- Bronowo Location within Poland
- Coordinates: 54°17′57″N 19°1′41″E﻿ / ﻿54.29917°N 19.02806°E
- Country: Poland
- Voivodeship: Pomeranian
- County: Nowy Dwór
- Gmina: Stegna
- Population: 415
- Time zone: UTC+1 (CET)
- • Summer (DST): UTC+2 (CEST)
- Vehicle registration: GND

= Bronowo, Gmina Stegna =

Bronowo (Brunau) is a village in the administrative district of Gmina Stegna, within Nowy Dwór County, Pomeranian Voivodeship, in northern Poland. It is located in the historic region of Pomerania.

==History==
The village was a possession of the city of Gdańsk, located in the Pomeranian Voivodeship in the province of Royal Prussia in the Greater Poland Province of the Kingdom of Poland.
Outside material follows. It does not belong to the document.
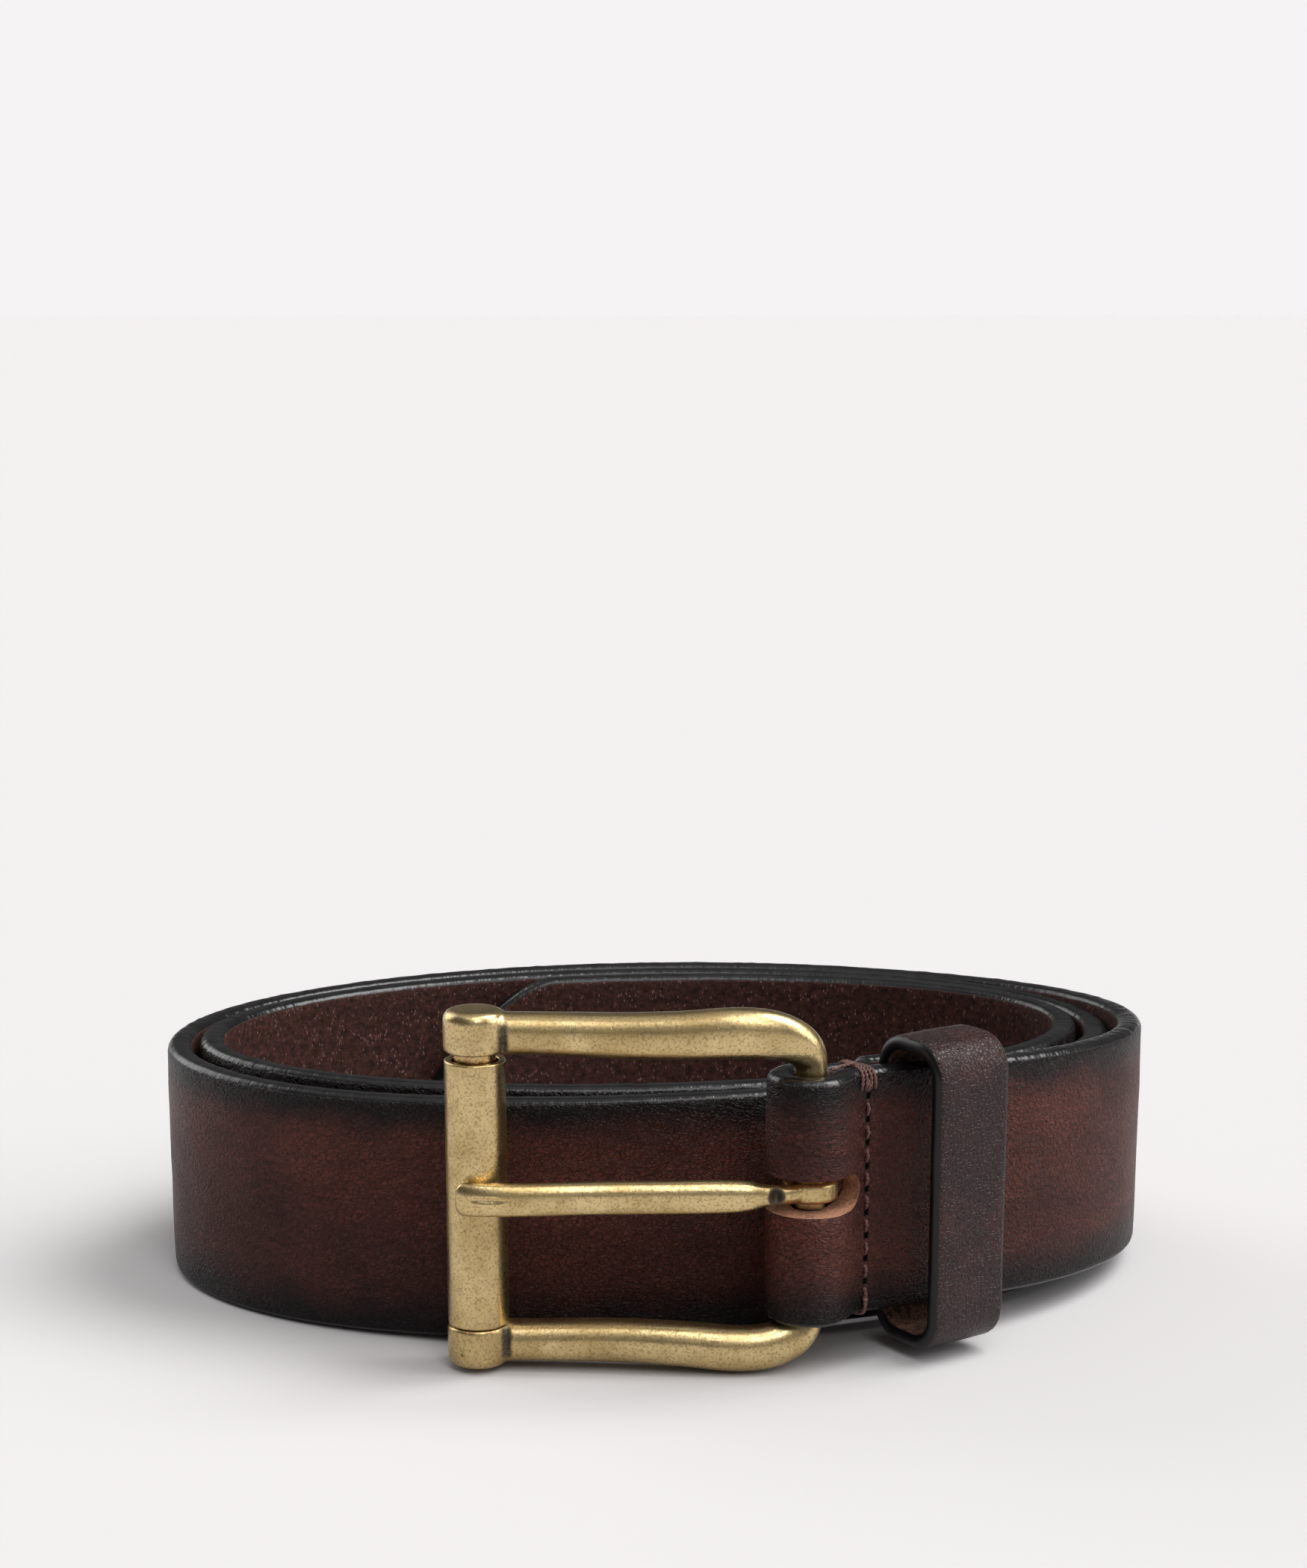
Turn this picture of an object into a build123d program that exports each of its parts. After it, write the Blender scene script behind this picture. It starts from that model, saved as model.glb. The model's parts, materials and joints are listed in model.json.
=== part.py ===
"""Leather belt with a cast brass roller buckle, coiled and standing on its edge.

Millimetres, +Z up, z = 0 on the surface that the belt stands on.
-Y is the front, where the buckle is, and +X is to its right.
The strap starts at the buckle, runs to the right and coils inwards, anticlockwise from above.
"""
from math import atan2, ceil, cos, degrees, pi, radians, sin
import os

from build123d import *
from build123d.topology import SkipClean

os.makedirs("parts", exist_ok=True)

# ---------------------------------------------------------------- leather
STRAP_WIDTH = 38.0
STRAP_THICK = 4.1
TURNBACK_THICK = 2.6        # the folded-back end is pared thinner
TIP_LENGTH = 23.0           # length of the pointed end
HOLE_DIAMETER = 4.5
HOLE_COUNT = 7
HOLE_PITCH = 25.0
FIRST_HOLE_FROM_TIP = 100.0
CUT_MARGIN = 0.25            # cutting tools stop short of the next turn

# ---------------------------------------------------------------- coil
COIL_CENTRE = (-1.2, 4.8)   # centre of the first turn, in plan
HALF_LENGTH = 80.0          # half axes of the strap's centre line at the right end
HALF_DEPTH = 54.0
SHRINK_LENGTH = 4.8         # how much each half axis loses in one turn
SHRINK_DEPTH = 7.9
DRIFT_DEPTH = 3.15          # how far the centre moves back in one turn
COIL_ROTATION = radians(5.8)
COIL_START = radians(-52.4)  # where the straight run at the buckle joins the coil
COIL_END = radians(842)      # the strap's point
COIL_STEP = radians(9.5)

# ---------------------------------------------------------------- buckle end of the strap
STRAIGHT_RUN = 34.5         # from the heel bar's axis to the start of the coil
LEVEL_RUN = 7.0             # from the heel bar's axis to where the strap starts to drop
LIFT_AT_FOLD = 7.8          # bottom edge above the floor
LIFT_AT_COIL = 5.65
LIFT_END_ANGLE = radians(55)  # here the strap is down on the floor
FRONT_HUMP = 1.4            # the second turn rises a little behind the buckle
FRONT_HUMP_ANGLE = radians(285)
FRONT_HUMP_SPAN = radians(75)
SPAN_LIMIT = radians(48)    # the coil's faces are split into spans no longer than this
FOLD_OUTER = 6.7
FOLD_INNER = 2.75
CREASE = 6.6                # where the two plies meet beyond the heel bar
ROW_NEAR = 7.5              # stitch rows, from the heel bar's axis
ROW_FAR = 31.9
TURNBACK_END = 34.0
SLOT_HEIGHT = 5.6
SLOT_END = 6.2
EYE_POINT = 5.4             # the eye narrows to here, where the plies meet

# ---------------------------------------------------------------- keeper loop
KEEPER_START = 14.3
KEEPER_WIDTH = 13.9
KEEPER_DEPTH = 15.0
KEEPER_HEIGHT = 48.0
KEEPER_THICK = 2.3
KEEPER_CORNER = 5.5
LEATHER_GAP = 0.35
POCKET_BEFORE = 1.9         # room for the keeper to slide between the plies
POCKET_AFTER = 1.4
POCKET_SLANT_NEAR = 1.4     # run of the pocket's sloping ends
POCKET_SLANT_FAR = 0.9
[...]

It was annexed by Prussia in the First Partition of Poland in 1772, and from 1871 to 1919 it was also part of Germany. From 1920 to 1939 it formed part of the Free City of Danzig (Gdańsk), and afterwards it was annexed by Nazi Germany at the start of World War II in 1939. It became again part of Poland following Germany's defeat in the war in 1945.